The Cost Of Inaction
If we do not stop this cycle, we know exactly what happens next. In ten years, another report will surface detailing the "unexpected" degradation of the concrete. Another appeal for funds will go out. The price tag will be higher. The excuses will remain the same.
This is the cycle of institutional rot. It is the refusal to accept that things have a finite life. We pretend that with enough money, we can stop time. We cannot. The concrete is carbonating. The steel is rusting. The energy grid is failing.
We are not preserving a landmark. We are funding a slow-motion demolition.
Every pound spent on this revamp is a pound taken away from innovation. Every hour spent by planners trying to navigate the restrictions of this building is an hour not spent creating new, meaningful urban spaces.

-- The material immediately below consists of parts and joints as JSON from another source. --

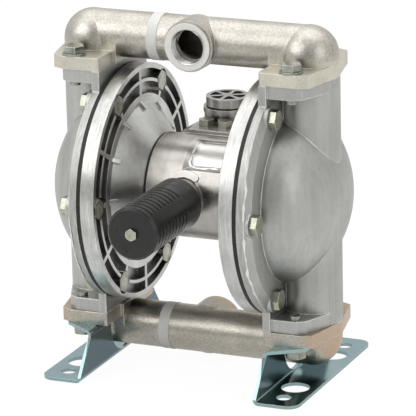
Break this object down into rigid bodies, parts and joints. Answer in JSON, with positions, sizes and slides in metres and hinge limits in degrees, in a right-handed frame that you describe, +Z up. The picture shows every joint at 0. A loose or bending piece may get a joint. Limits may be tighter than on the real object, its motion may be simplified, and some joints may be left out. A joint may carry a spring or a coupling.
{
  "type": "air operated diaphragm pump",
  "caption": "Air driven double diaphragm pump of cast metal: two domed fluid chambers, four ball valves, pipe manifolds above and below, a central air motor with a muffler, on bent feet.",
  "frame": {"origin": "centre of the four foot bolt holes, on the ground under the feet", "axes": "+X along the diaphragm shaft to the right chamber, -Y to the front with the outlet and the muffler, +Z up"},
  "size_m": [0.278, 0.2695, 0.329],
  "materials": {
    "cast_aluminium": "as cast, blasted",
    "cast_stainless": "investment cast, blasted",
    "zinc_sheet": "zinc plated bent sheet",
    "zinc_fastener": "zinc plated",
    "shaft_steel": "ground bar",
    "black_rubber": "moulded",
    "black_plastic": "moulded, fine grain",
    "bronze": "turned",
    "white_tape": "plain tape",
    "white_fibre": "felted"
  },
  "bodies": {
    "pump_body": {"centre_body": "cast_aluminium", "right_air_chamber": "cast_aluminium", "left_air_chamber": "cast_aluminium", "valve_sleeve": "cast_aluminium", "discharge_manifold": "cast_stainless", "suction_manifold": "cast_stainless", "right_out_chamber": "cast_stainless", "left_out_chamber": "cast_stainless", "right_discharge_seat": "cast_stainless", "left_discharge_seat": "cast_stainless", "right_suction_seat": "cast_stainless", "left_suction_seat": "cast_stainless", "right_foot_bracket": "zinc_sheet", "left_foot_bracket": "zinc_sheet", "discharge_bolts": "zinc_fastener", "discharge_washers": "zinc_fastener", "suction_bolts": "zinc_fastener", "suction_washers": "zinc_fastener", "body_plugs": "zinc_fastener", "body_screws": "zinc_fastener", "chamber_bolts": "zinc_fastener", "chamber_nuts": "zinc_fastener", "muffler_bolt": "zinc_fastener", "right_body_gasket": "black_rubber", "left_body_gasket": "black_rubber", "right_diaphragm": "black_rubber", "left_diaphragm": "black_rubber", "right_shaft_seal": "black_rubber", "left_shaft_seal": "black_rubber", "upper_cap_seal": "black_rubber", "lower_cap_seal": "black_rubber", "seat_rings": "black_rubber", "muffler_body": "black_plastic", "muffler_end_cap": "black_plastic", "upper_valve_cap": "black_plastic", "lower_valve_cap": "black_plastic", "right_shaft_bush": "bronze", "left_shaft_bush": "bronze", "pilot_sleeves": "bronze", "upper_tape_band": "white_tape", "lower_tape_band": "white_tape", "muffler_element": "white_fibre"},
    "shaft_group": {"shaft": "shaft_steel", "right_inner_disc": "cast_aluminium", "left_inner_disc": "cast_aluminium", "right_outer_disc": "cast_aluminium", "left_outer_disc": "cast_aluminium", "right_disc_nut": "zinc_fastener", "left_disc_nut": "zinc_fastener"},
    "pilot": {"pilot_rod": "shaft_steel"},
    "spool": {"valve_spool": "cast_aluminium"},
    "right_discharge_ball_body": {"right_discharge_ball": "black_rubber"},
    "left_discharge_ball_body": {"left_discharge_ball": "black_rubber"},
    "right_suction_ball_body": {"right_suction_ball": "black_rubber"},
    "left_suction_ball_body": {"left_suction_ball": "black_rubber"}
  },
  "joints": [
    {"name": "shaft_stroke", "type": "slide", "parent": "pump_body", "child": "shaft_group", "axis": [1, 0, 0], "range_m": [-0.012, 0.012], "deforming": ["right_diaphragm", "left_diaphragm"]},
    {"name": "pilot_shift", "type": "slide", "parent": "pump_body", "child": "pilot", "axis": [1, 0, 0], "range_m": [-0.006, 0.006]},
    {"name": "spool_shift", "type": "slide", "parent": "pump_body", "child": "spool", "axis": [0, 0, 1], "range_m": [-0.005, 0.005]},
    {"name": "right_discharge_ball_lift", "type": "slide", "parent": "pump_body", "child": "right_discharge_ball_body", "axis": [0, 0, 1], "range_m": [0, 0.008]},
    {"name": "right_suction_ball_lift", "type": "slide", "parent": "pump_body", "child": "right_suction_ball_body", "axis": [0, 0, 1], "range_m": [0, 0.008]},
    {"name": "left_discharge_ball_lift", "type": "slide", "parent": "pump_body", "child": "left_discharge_ball_body", "axis": [0, 0, 1], "range_m": [0, 0.008]},
    {"name": "left_suction_ball_lift", "type": "slide", "parent": "pump_body", "child": "left_suction_ball_body", "axis": [0, 0, 1], "range_m": [0, 0.008]}
  ],
  "couplings": [
    {"joint": "pilot_shift", "follows": "shaft_stroke", "ratio": 0.5}
  ]
}
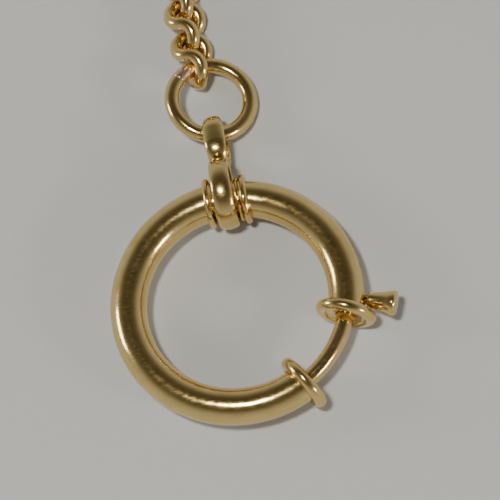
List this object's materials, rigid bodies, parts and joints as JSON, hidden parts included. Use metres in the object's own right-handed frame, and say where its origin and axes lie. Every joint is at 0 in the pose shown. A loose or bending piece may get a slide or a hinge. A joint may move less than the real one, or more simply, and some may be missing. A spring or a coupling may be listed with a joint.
{
  "type": "pocket watch chain",
  "caption": "Watch chain of round wire twisted curb links with a sprung bolt ring on a swivelling figure-eight bail at one end and a T-bar at the other.",
  "frame": {"origin": "centre of the bolt ring's opening, in the plane of its tube", "axes": "+Z is the axis of the bolt ring, square to the table it lies on; +Y points from the ring's centre to the bail; +X to the trigger side"},
  "size_m": [0.0749, 0.1864, 0.007],
  "materials": {
    "gold": "polished, lightly worn",
    "spring_steel": "drawn wire"
  },
  "bodies": {
    "bolt_ring": {"ring_tube": "gold", "trigger_end_collar": "gold", "catch_end_collar": "gold", "bail_collar_left": "gold", "bail_collar_right": "gold", "spring_stop": "gold", "catch_plug": "gold", "spring": "spring_steel"},
    "bolt_slide": {"bolt": "gold", "trigger_knob": "gold"},
    "bail_swivel": {"bail": "gold"},
    "joining_ring_body": {"joining_ring": "gold"},
    "link_01_body": {"link_01": "gold"},
    "link_02_body": {"link_02": "gold"},
    "link_03_body": {"link_03": "gold"},
    "link_04_body": {"link_04": "gold"},
    "link_05_body": {"link_05": "gold"},
    "link_06_body": {"link_06": "gold"},
    "link_07_body": {"link_07": "gold"},
    "link_08_body": {"link_08": "gold"},
    "link_09_body": {"link_09": "gold"},
    "link_10_body": {"link_10": "gold"},
    "link_11_body": {"link_11": "gold"},
    "link_12_body": {"link_12": "gold"},
    "link_13_body": {"link_13": "gold"},
    "link_14_body": {"link_14": "gold"},
    "link_15_body": {"link_15": "gold"},
    "link_16_body": {"link_16": "gold"},
    "link_17_body": {"link_17": "gold"},
    "link_18_body": {"link_18": "gold"},
    "link_19_body": {"link_19": "gold"},
    "link_20_body": {"link_20": "gold"},
    "link_21_body": {"link_21": "gold"},
    "link_22_body": {"link_22": "gold"},
    "link_23_body": {"link_23": "gold"},
    "link_24_body": {"link_24": "gold"},
    "link_25_body": {"link_25": "gold"},
    "link_26_body": {"link_26": "gold"},
    "link_27_body": {"link_27": "gold"},
    "link_28_body": {"link_28": "gold"},
    "link_29_body": {"link_29": "gold"},
    "link_30_body": {"link_30": "gold"},
    "link_31_body": {"link_31": "gold"},
    "link_32_body": {"link_32": "gold"},
    "link_33_body": {"link_33": "gold"},
    "link_34_body": {"link_34": "gold"},
    "link_35_body": {"link_35": "gold"},
    "link_36_body": {"link_36": "gold"},
    "link_37_body": {"link_37": "gold"},
    "link_38_body": {"link_38": "gold"},
    "link_39_body": {"link_39": "gold"},
    "link_40_body": {"link_40": "gold"},
    "link_41_body": {"link_41": "gold"},
    "link_42_body": {"link_42": "gold"},
    "link_43_body": {"link_43": "gold"},
    "link_44_body": {"link_44": "gold"},
    "end_ring_body": {"end_ring": "gold"},
    "t_bar_body": {"t_bar": "gold", "t_bar_eye": "gold"}
  },
  "joints": [
    {"name": "bolt_slide_joint", "type": "hinge", "parent": "bolt_ring", "child": "bolt_slide", "pos_m": [0, 0, 0], "axis": [0, 0, 1], "range_deg": [0, 45], "stiffness_Nm_per_rad": 0.0004, "springref_deg": -34.38, "deforming": ["spring"]},
    {"name": "bail_joint", "type": "hinge", "parent": "bolt_ring", "child": "bail_swivel", "pos_m": [0, 0.01024, 0], "axis": [0.9986, 0.0523, 0], "range_deg": [-60, 60]},
    {"name": "joining_ring_joint", "type": "hinge", "parent": "bail_swivel", "child": "joining_ring_body", "pos_m": [-0.00034, 0.01725, -0.00076], "axis": [0.9986, 0.0523, 0], "range_deg": [-60, 60]},
    {"name": "t_bar_joint", "type": "hinge", "parent": "end_ring_body", "child": "t_bar_body", "pos_m": [0.05068, 0.16047, -0.00092], "axis": [-0.6225, 0.7826, 0], "range_deg": [-40, 40]},
    {"name": "end_ring_joint", "type": "hinge", "parent": "link_44_body", "child": "end_ring_body", "pos_m": [0.04866, 0.15886, -0.00092], "axis": [-0.5642, 0.7093, 0.4226], "range_deg": [-24, 24]},
    {"name": "link_01_joint", "type": "hinge", "parent": "joining_ring_body", "child": "link_01_body", "pos_m": [-0.00127, 0.02318, -0.00092], "axis": [0.4185, 0.0588, 0.9063], "range_deg": [-12, 30]},
    {"name": "link_02_joint", "type": "hinge", "parent": "link_01_body", "child": "link_02_body", "pos_m": [-0.00193, 0.0279, -0.00092], "axis": [0.8975, 0.1261, -0.4226], "range_deg": [-50, 50]},
    {"name": "link_03_joint", "type": "hinge", "parent": "link_02_body", "child": "link_03_body", "pos_m": [-0.00209, 0.02997, -0.00092], "axis": [-0.4226, -0.0074, -0.9063], "range_deg": [-50, 50]},
    {"name": "link_04_joint", "type": "hinge", "parent": "link_03_body", "child": "link_04_body", "pos_m": [-0.00218, 0.03473, -0.00092], "axis": [-0.9062, -0.0158, 0.4226], "range_deg": [-50, 50]},
    {"name": "link_05_joint", "type": "hinge", "parent": "link_04_body", "child": "link_05_body", "pos_m": [-0.00221, 0.03681, -0.00092], "axis": [0.4226, 0.0074, 0.9063], "range_deg": [-50, 50]},
    {"name": "link_06_joint", "type": "hinge", "parent": "link_05_body", "child": "link_06_body", "pos_m": [-0.0023, 0.04157, -0.00092], "axis": [0.9062, 0.0158, -0.4226], "range_deg": [-50, 50]},
    {"name": "link_07_joint", "type": "hinge", "parent": "link_06_body", "child": "link_07_body", "pos_m": [-0.00233, 0.04365, -0.00092], "axis": [-0.4226, -0.0074, -0.9063], "range_deg": [-50, 50]},
    {"name": "link_08_joint", "type": "hinge", "parent": "link_07_body", "child": "link_08_body", "pos_m": [-0.00242, 0.04841, -0.00092], "axis": [-0.9062, -0.0158, 0.4226], "range_deg": [-50, 50]},
    {"name": "link_09_joint", "type": "hinge", "parent": "link_08_body", "child": "link_09_body", "pos_m": [-0.00245, 0.05049, -0.00092], "axis": [0.4226, 0.0074, 0.9063], "range_deg": [-50, 50]},
    {"name": "link_10_joint", "type": "hinge", "parent": "link_09_body", "child": "link_10_body", "pos_m": [-0.00254, 0.05525, -0.00092], "axis": [0.9062, 0.0158, -0.4226], "range_deg": [-50, 50]},
    {"name": "link_11_joint", "type": "hinge", "parent": "link_10_body", "child": "link_11_body", "pos_m": [-0.00252, 0.05733, -0.00092], "axis": [-0.4224, 0.0147, -0.9063], "range_deg": [-50, 50]},
    {"name": "link_12_joint", "type": "hinge", "parent": "link_11_body", "child": "link_12_body", "pos_m": [-0.00235, 0.06209, -0.00092], "axis": [-0.9058, 0.0316, 0.4226], "range_deg": [-50, 50]},
    {"name": "link_13_joint", "type": "hinge", "parent": "link_12_body", "child": "link_13_body", "pos_m": [-0.00222, 0.06416, -0.00092], "axis": [0.421, -0.0368, 0.9063], "range_deg": [-50, 50]},
    {"name": "link_14_joint", "type": "hinge", "parent": "link_13_body", "child": "link_14_body", "pos_m": [-0.00181, 0.0689, -0.00092], "axis": [0.9029, -0.079, -0.4226], "range_deg": [-50, 50]},
    {"name": "link_15_joint", "type": "hinge", "parent": "link_14_body", "child": "link_15_body", "pos_m": [-0.00157, 0.07097, -0.00092], "axis": [-0.4185, 0.0588, -0.9063], "range_deg": [-50, 50]},
    {"name": "link_16_joint", "type": "hinge", "parent": "link_15_body", "child": "link_16_body", "pos_m": [-0.00091, 0.07569, -0.00092], "axis": [-0.8975, 0.1261, 0.4226], "range_deg": [-50, 50]},
    {"name": "link_17_joint", "type": "hinge", "parent": "link_16_body", "child": "link_17_body", "pos_m": [-0.00057, 0.07774, -0.00092], "axis": [0.4149, -0.0806, 0.9063], "range_deg": [-50, 50]},
    {"name": "link_18_joint", "type": "hinge", "parent": "link_17_body", "child": "link_18_body", "pos_m": [0.00034, 0.08241, -0.00092], "axis": [0.8897, -0.1729, -0.4226], "range_deg": [-50, 50]},
    {"name": "link_19_joint", "type": "hinge", "parent": "link_18_body", "child": "link_19_body", "pos_m": [0.00079, 0.08444, -0.00092], "axis": [-0.4101, 0.1022, -0.9063], "range_deg": [-50, 50]},
    {"name": "link_20_joint", "type": "hinge", "parent": "link_19_body", "child": "link_20_body", "pos_m": [0.00194, 0.08906, -0.00092], "axis": [-0.8794, 0.2193, 0.4226], "range_deg": [-50, 50]},
    {"name": "link_21_joint", "type": "hinge", "parent": "link_20_body", "child": "link_21_body", "pos_m": [0.0025, 0.09106, -0.00092], "axis": [0.4042, -0.1236, 0.9063], "range_deg": [-50, 50]},
    {"name": "link_22_joint", "type": "hinge", "parent": "link_21_body", "child": "link_22_body", "pos_m": [0.00389, 0.09562, -0.00092], "axis": [0.8667, -0.265, -0.4226], "range_deg": [-50, 50]},
    {"name": "link_23_joint", "type": "hinge", "parent": "link_22_body", "child": "link_23_body", "pos_m": [0.00455, 0.09759, -0.00092], "axis": [-0.3971, 0.1445, -0.9063], "range_deg": [-50, 50]},
    {"name": "link_24_joint", "type": "hinge", "parent": "link_23_body", "child": "link_24_body", "pos_m": [0.00618, 0.10206, -0.00092], "axis": [-0.8517, 0.31, 0.4226], "range_deg": [-50, 50]},
    {"name": "link_25_joint", "type": "hinge", "parent": "link_24_body", "child": "link_25_body", "pos_m": [0.00694, 0.104, -0.00092], "axis": [0.389, -0.1651, 0.9063], "range_deg": [-50, 50]},
    {"name": "link_26_joint", "type": "hinge", "parent": "link_25_body", "child": "link_26_body", "pos_m": [0.0088, 0.10838, -0.00092], "axis": [0.8343, -0.3541, -0.4226], "range_deg": [-50, 50]},
    {"name": "link_27_joint", "type": "hinge", "parent": "link_26_body", "child": "link_27_body", "pos_m": [0.00966, 0.11027, -0.00092], "axis": [-0.3798, 0.1853, -0.9063], "range_deg": [-50, 50]},
    {"name": "link_28_joint", "type": "hinge", "parent": "link_27_body", "child": "link_28_body", "pos_m": [0.01175, 0.11455, -0.00092], "axis": [-0.8146, 0.3973, 0.4226], "range_deg": [-50, 50]},
    {"name": "link_29_joint", "type": "hinge", "parent": "link_28_body", "child": "link_29_body", "pos_m": [0.01271, 0.1164, -0.00092], "axis": [0.3696, -0.2049, 0.9063], "range_deg": [-50, 50]},
    {"name": "link_30_joint", "type": "hinge", "parent": "link_29_body", "child": "link_30_body", "pos_m": [0.01502, 0.12056, -0.00092], "axis": [0.7927, -0.4394, -0.4226], "range_deg": [-50, 50]},
    {"name": "link_31_joint", "type": "hinge", "parent": "link_30_body", "child": "link_31_body", "pos_m": [0.01607, 0.12235, -0.00092], "axis": [-0.3584, 0.224, -0.9063], "range_deg": [-50, 50]},
    {"name": "link_32_joint", "type": "hinge", "parent": "link_31_body", "child": "link_32_body", "pos_m": [0.0186, 0.12639, -0.00092], "axis": [-0.7686, 0.4803, 0.4226], "range_deg": [-50, 50]},
    {"name": "link_33_joint", "type": "hinge", "parent": "link_32_body", "child": "link_33_body", "pos_m": [0.01974, 0.12812, -0.00092], "axis": [0.3462, -0.2424, 0.9063], "range_deg": [-50, 50]},
    {"name": "link_34_joint", "type": "hinge", "parent": "link_33_body", "child": "link_34_body", "pos_m": [0.02247, 0.13202, -0.00092], "axis": [0.7424, -0.5198, -0.4226], "range_deg": [-50, 50]},
    {"name": "link_35_joint", "type": "hinge", "parent": "link_34_body", "child": "link_35_body", "pos_m": [0.02371, 0.1337, -0.00092], "axis": [-0.333, 0.2602, -0.9063], "range_deg": [-50, 50]},
    {"name": "link_36_joint", "type": "hinge", "parent": "link_35_body", "child": "link_36_body", "pos_m": [0.02664, 0.13745, -0.00092], "axis": [-0.7142, 0.558, 0.4226], "range_deg": [-50, 50]},
    {"name": "link_37_joint", "type": "hinge", "parent": "link_36_body", "child": "link_37_body", "pos_m": [0.02797, 0.13905, -0.00092], "axis": [0.319, -0.2773, 0.9063], "range_deg": [-50, 50]},
    {"name": "link_38_joint", "type": "hinge", "parent": "link_37_body", "child": "link_38_body", "pos_m": [0.03109, 0.14264, -0.00092], "axis": [0.684, -0.5946, -0.4226], "range_deg": [-50, 50]},
    {"name": "link_39_joint", "type": "hinge", "parent": "link_38_body", "child": "link_39_body", "pos_m": [0.03249, 0.14418, -0.00092], "axis": [-0.304, 0.2936, -0.9063], "range_deg": [-50, 50]},
    {"name": "link_40_joint", "type": "hinge", "parent": "link_39_body", "child": "link_40_body", "pos_m": [0.0358, 0.1476, -0.00092], "axis": [-0.6519, 0.6296, 0.4226], "range_deg": [-50, 50]},
    {"name": "link_41_joint", "type": "hinge", "parent": "link_40_body", "child": "link_41_body", "pos_m": [0.03728, 0.14906, -0.00092], "axis": [0.2882, -0.3091, 0.9063], "range_deg": [-50, 50]},
    {"name": "link_42_joint", "type": "hinge", "parent": "link_41_body", "child": "link_42_body", "pos_m": [0.04077, 0.15231, -0.00092], "axis": [0.6181, -0.6628, -0.4226], "range_deg": [-50, 50]},
    {"name": "link_43_joint", "type": "hinge", "parent": "link_42_body", "child": "link_43_body", "pos_m": [0.04232, 0.15369, -0.00092], "axis": [-0.2717, 0.3237, -0.9063], "range_deg": [-50, 50]},
    {"name": "link_44_joint", "type": "hinge", "parent": "link_43_body", "child": "link_44_body", "pos_m": [0.04597, 0.15674, -0.00092], "axis": [-0.5826, 0.6943, 0.4226], "range_deg": [-50, 50]}
  ]
}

We are choosing the past over the future, and we are paying a premium for the privilege.
The City of London is currently celebrating its commitment to the future while chaining itself to the concrete mistakes of the mid-20th century. They think they are being good stewards. They are actually being custodians of a museum that nobody asked for, in a building that is actively working against its own survival.
The Barbican will continue to exist because the City of London cannot handle the embarrassment of its own architectural choices. It is a monument to a past that never should have been built, and now, we are all paying for the privilege of keeping it upright.